:: TASK DETAILS ::
Look through the data below. Show each line where the string "manifold" occurs.

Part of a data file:
_ _ _

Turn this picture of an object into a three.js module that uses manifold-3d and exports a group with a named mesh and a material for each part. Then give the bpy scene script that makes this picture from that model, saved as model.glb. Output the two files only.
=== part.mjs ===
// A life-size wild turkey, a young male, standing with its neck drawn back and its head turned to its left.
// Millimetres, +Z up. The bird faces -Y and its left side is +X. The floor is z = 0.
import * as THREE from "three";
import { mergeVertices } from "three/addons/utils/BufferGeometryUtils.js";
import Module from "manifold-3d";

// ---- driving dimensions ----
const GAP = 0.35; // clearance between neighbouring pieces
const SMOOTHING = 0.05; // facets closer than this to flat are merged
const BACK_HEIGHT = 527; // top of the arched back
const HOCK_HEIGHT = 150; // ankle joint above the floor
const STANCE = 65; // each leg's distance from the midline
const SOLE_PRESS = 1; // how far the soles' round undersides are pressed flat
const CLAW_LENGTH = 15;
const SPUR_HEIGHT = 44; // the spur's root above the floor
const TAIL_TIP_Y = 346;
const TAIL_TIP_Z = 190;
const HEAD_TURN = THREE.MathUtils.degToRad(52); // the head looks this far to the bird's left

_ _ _

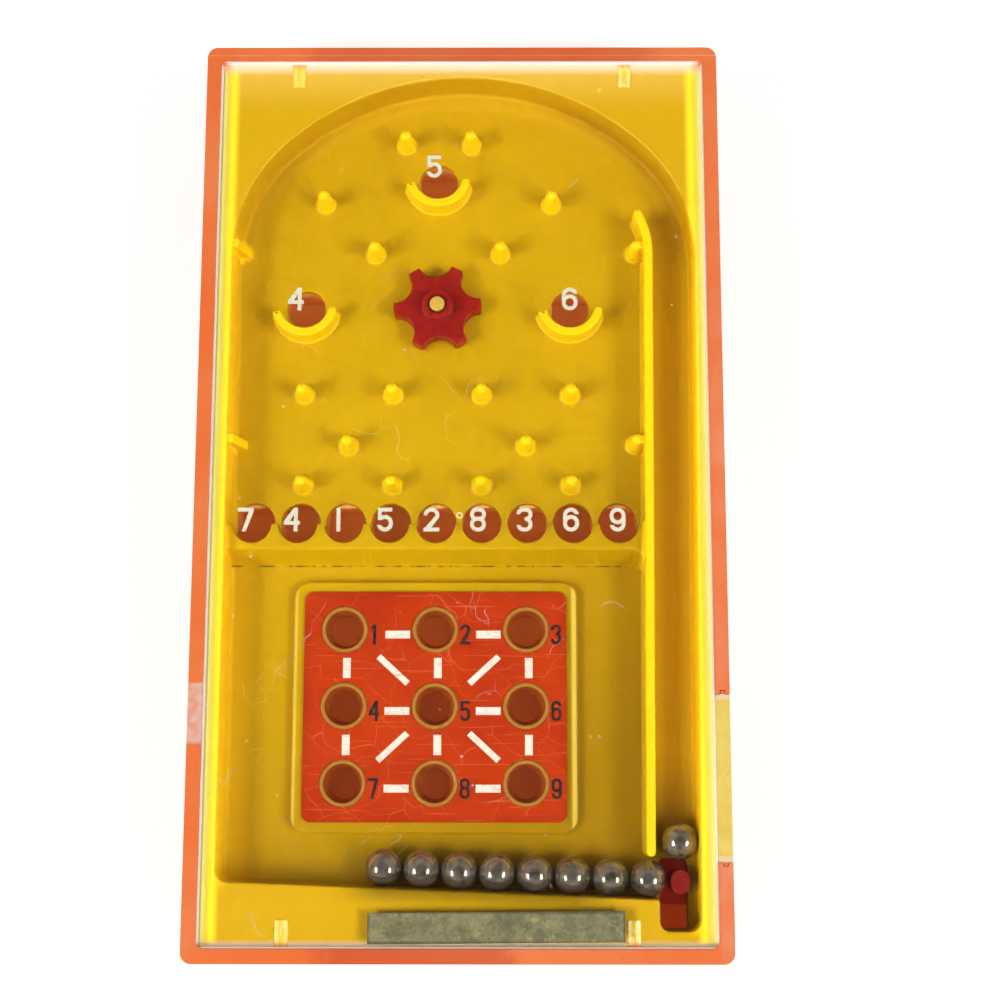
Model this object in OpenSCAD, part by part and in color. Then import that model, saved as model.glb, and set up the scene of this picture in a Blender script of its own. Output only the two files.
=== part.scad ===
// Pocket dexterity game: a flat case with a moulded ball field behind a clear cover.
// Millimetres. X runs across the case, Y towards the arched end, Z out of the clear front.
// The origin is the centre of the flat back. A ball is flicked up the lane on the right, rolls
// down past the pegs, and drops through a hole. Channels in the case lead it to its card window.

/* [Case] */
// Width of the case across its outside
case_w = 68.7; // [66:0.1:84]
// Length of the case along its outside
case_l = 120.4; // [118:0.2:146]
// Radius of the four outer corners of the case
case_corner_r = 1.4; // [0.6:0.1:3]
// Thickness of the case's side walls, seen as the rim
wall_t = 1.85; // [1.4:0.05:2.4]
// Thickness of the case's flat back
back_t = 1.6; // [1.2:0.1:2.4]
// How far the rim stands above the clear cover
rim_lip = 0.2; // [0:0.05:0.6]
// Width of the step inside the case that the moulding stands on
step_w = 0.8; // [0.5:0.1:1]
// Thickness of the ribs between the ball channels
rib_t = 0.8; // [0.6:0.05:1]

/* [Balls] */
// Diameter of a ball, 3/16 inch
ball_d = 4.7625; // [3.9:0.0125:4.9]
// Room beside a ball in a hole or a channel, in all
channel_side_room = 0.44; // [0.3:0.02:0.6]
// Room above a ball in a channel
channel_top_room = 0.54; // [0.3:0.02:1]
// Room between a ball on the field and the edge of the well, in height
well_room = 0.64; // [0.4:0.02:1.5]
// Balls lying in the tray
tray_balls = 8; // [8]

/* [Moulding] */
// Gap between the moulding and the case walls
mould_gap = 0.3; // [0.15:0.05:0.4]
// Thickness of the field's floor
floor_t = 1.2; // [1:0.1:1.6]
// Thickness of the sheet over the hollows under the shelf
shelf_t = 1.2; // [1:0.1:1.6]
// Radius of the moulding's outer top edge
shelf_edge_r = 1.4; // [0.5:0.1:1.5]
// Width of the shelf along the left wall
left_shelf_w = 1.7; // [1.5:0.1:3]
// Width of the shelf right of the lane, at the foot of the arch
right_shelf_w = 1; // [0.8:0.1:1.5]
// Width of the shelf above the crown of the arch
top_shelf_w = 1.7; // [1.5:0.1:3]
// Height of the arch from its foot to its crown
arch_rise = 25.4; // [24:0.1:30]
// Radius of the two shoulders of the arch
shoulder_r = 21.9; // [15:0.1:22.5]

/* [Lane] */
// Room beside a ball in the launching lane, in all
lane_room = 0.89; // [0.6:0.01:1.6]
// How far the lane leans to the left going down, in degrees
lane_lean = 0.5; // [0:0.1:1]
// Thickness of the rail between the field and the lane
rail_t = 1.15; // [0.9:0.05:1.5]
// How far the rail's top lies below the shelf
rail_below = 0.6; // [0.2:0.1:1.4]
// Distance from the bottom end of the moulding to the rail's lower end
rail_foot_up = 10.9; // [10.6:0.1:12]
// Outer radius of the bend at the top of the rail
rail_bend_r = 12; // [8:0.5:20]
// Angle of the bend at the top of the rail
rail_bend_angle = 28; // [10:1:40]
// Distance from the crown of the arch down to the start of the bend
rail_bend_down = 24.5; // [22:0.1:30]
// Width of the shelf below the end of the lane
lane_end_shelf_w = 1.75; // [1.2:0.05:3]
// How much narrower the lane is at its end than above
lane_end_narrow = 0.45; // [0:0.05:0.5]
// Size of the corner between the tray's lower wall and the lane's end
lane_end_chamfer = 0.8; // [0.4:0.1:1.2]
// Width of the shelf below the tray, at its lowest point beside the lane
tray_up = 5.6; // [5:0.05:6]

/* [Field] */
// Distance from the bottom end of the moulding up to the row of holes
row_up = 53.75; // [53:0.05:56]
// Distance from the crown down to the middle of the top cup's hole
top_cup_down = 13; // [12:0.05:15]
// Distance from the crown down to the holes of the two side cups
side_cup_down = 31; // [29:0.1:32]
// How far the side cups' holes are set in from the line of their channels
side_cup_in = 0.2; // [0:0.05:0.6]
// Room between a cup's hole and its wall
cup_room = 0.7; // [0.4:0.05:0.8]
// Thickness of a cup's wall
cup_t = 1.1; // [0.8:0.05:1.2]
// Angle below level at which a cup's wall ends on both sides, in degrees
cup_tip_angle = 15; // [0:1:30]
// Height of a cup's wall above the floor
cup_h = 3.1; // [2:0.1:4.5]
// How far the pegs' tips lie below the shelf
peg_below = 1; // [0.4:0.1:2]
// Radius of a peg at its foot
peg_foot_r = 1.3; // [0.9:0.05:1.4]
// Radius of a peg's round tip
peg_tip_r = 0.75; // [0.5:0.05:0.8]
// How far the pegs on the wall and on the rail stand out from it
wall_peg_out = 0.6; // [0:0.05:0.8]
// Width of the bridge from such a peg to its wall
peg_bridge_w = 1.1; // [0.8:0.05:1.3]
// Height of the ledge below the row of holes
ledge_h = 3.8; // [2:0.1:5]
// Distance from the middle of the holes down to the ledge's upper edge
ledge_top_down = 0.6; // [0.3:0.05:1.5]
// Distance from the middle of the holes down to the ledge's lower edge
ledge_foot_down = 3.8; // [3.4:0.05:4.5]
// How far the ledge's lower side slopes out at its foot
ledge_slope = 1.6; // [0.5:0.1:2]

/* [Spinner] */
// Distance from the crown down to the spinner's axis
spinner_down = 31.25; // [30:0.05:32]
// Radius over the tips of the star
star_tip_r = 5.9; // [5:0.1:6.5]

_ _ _

:: THE RESULT ::
Turn this picture of an object into a three.js module that uses manifold-3d and exports a group with a named mesh and a material for each part. Then give the bpy scene script that makes this picture from that model, saved as model.glb. Output the two files only.
import Module from "manifold-3d";